Work required:
Print the data exactly, leaving nothing out.
——
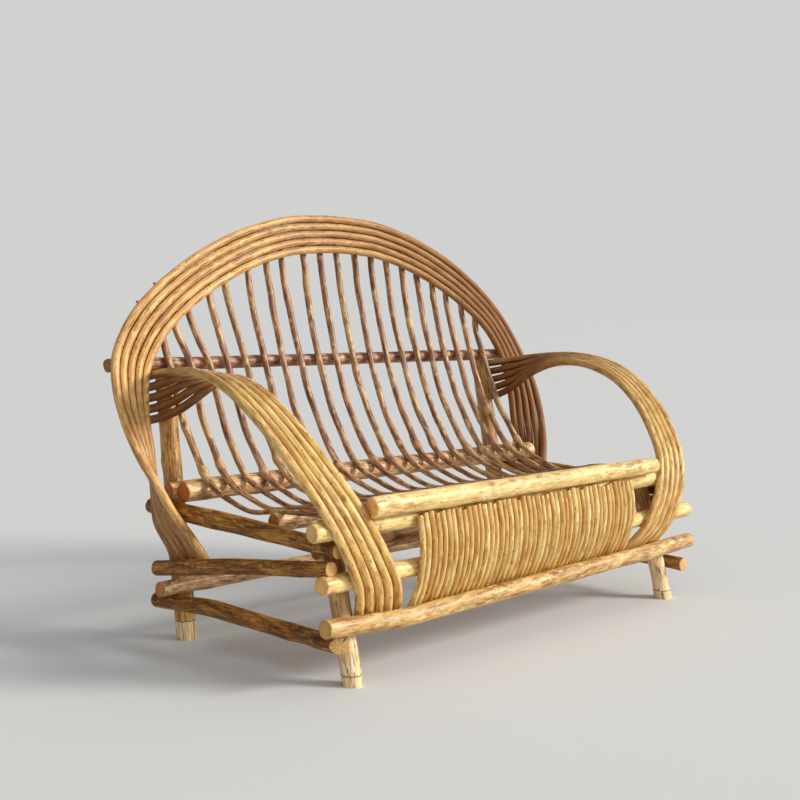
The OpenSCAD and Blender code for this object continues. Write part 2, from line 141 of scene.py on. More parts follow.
def cut_across(points, faces, axis, place):
    """Centre and radius of the outline where a plane across an axis cuts a log."""
    side = points[faces][:, :, axis] - place
    ends = []
    for a, b in ((0, 1), (1, 2), (2, 0)):
        crossed = side[:, a] * side[:, b] < 0
        share = side[crossed, a] / (side[crossed, a] - side[crossed, b])
        start = points[faces[crossed, a]]
        stop = points[faces[crossed, b]]
        ends.append((np.nonzero(crossed)[0], start + share[:, None] * (stop - start)))
    rows = np.concatenate([e[0] for e in ends])
    hits = np.concatenate([e[1] for e in ends])
    order = np.argsort(rows, kind="stable")
    pairs = hits[order].reshape(-1, 2, 3)
    length = np.linalg.norm(pairs[:, 0] - pairs[:, 1], axis=1)
    centre = (pairs.mean(1) * length[:, None]).sum(0) / length.sum()
    spans = np.delete(hits.max(0) - hits.min(0), axis)
    return centre, spans.min() / 2


def cuts_between(points, faces, axis, low, high):
    """Centres and radii of evenly spaced cuts between two places on an axis."""
    cuts = [cut_across(points, faces, axis, place) for place in np.linspace(low, high, CUTS)]
    return np.array([centre for centre, radius in cuts]), np.array([radius for centre, radius in cuts])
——
The completed task:
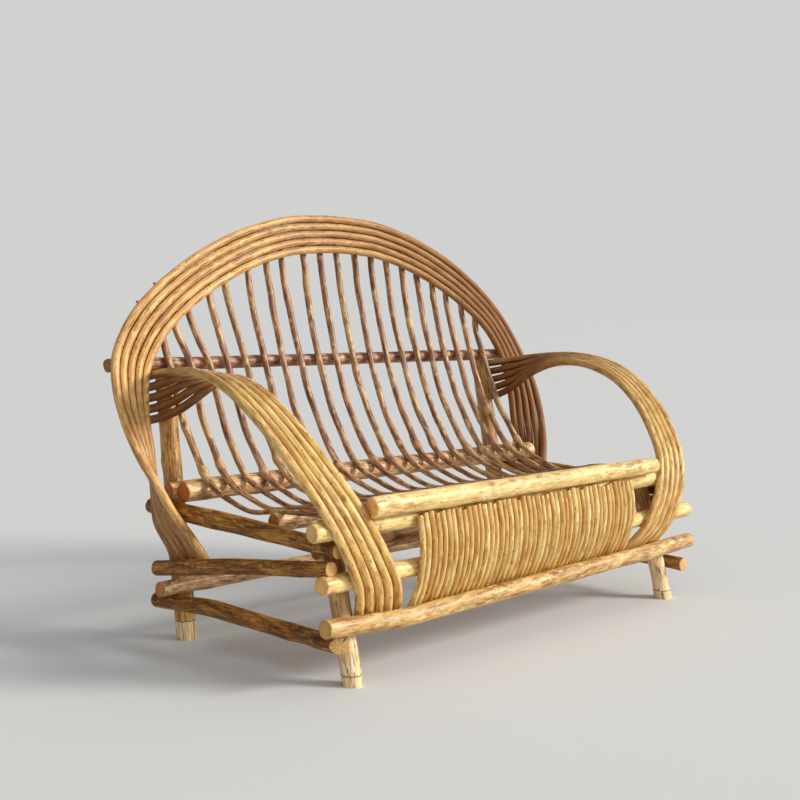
The OpenSCAD and Blender code for this object continues. Write part 2, from line 141 of scene.py on. More parts follow.
def cut_across(points, faces, axis, place):
    """Centre and radius of the outline where a plane across an axis cuts a log."""
    side = points[faces][:, :, axis] - place
    ends = []
    for a, b in ((0, 1), (1, 2), (2, 0)):
        crossed = side[:, a] * side[:, b] < 0
        share = side[crossed, a] / (side[crossed, a] - side[crossed, b])
        start = points[faces[crossed, a]]
        stop = points[faces[crossed, b]]
        ends.append((np.nonzero(crossed)[0], start + share[:, None] * (stop - start)))
    rows = np.concatenate([e[0] for e in ends])
    hits = np.concatenate([e[1] for e in ends])
    order = np.argsort(rows, kind="stable")
    pairs = hits[order].reshape(-1, 2, 3)
    length = np.linalg.norm(pairs[:, 0] - pairs[:, 1], axis=1)
    centre = (pairs.mean(1) * length[:, None]).sum(0) / length.sum()
    spans = np.delete(hits.max(0) - hits.min(0), axis)
    return centre, spans.min() / 2


def cuts_between(points, faces, axis, low, high):
    """Centres and radii of evenly spaced cuts between two places on an axis."""
    cuts = [cut_across(points, faces, axis, place) for place in np.linspace(low, high, CUTS)]
    return np.array([centre for centre, radius in cuts]), np.array([radius for centre, radius in cuts])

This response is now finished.